I’ve been pondering on ‘buy-in’ and what it looks like. Based on my years as a school leader, and now as a leadership coach, I think these are a few characteristics:
There’s a tangible sense of trust in the competence and integrity of leaders – people believe in them and their plans and are willing to support them.
Staff feel a sense of ownership in moving the organisation forwards – vision and values are shared, and they feel invested in school improvement.
Staff feel part of a team and are committed to that. They will do what they can to help other members of the team, and also feel ok about sharing their views if they disagree with something – in other words, they feel a sense of ‘psychological safety’ at work.

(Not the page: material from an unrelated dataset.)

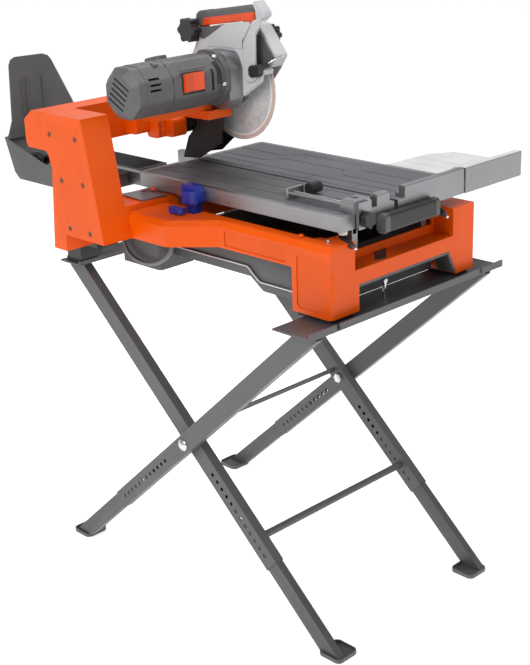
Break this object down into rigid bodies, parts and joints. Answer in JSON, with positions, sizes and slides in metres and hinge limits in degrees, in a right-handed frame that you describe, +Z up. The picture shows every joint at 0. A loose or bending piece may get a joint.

How does organisational culture nurture ‘buy in’?
That’s what I think ‘buy in’ looks like, but there are a lot of environmental factors at play which support and nurture it. The culture of the organisation creates a climate that will either engender ‘buy-in’ or not. An important element is honest dialogue at and between all levels of the organisation. This open communication keeps everyone abreast of the context staff are working in – how heavy everyone’s workload is, what new demands there are on everyone’s time, what’s affecting staff morale, what training needs are coming up etc. Importantly, what’s said is listened to. There’s a sense among staff that leaders are responsive to what they say. Culture is developed when things like this are repeated again and again. Author Susan David says ‘Organisational culture = behaviours repeated at scale’.
The trend of ‘quiet quitting’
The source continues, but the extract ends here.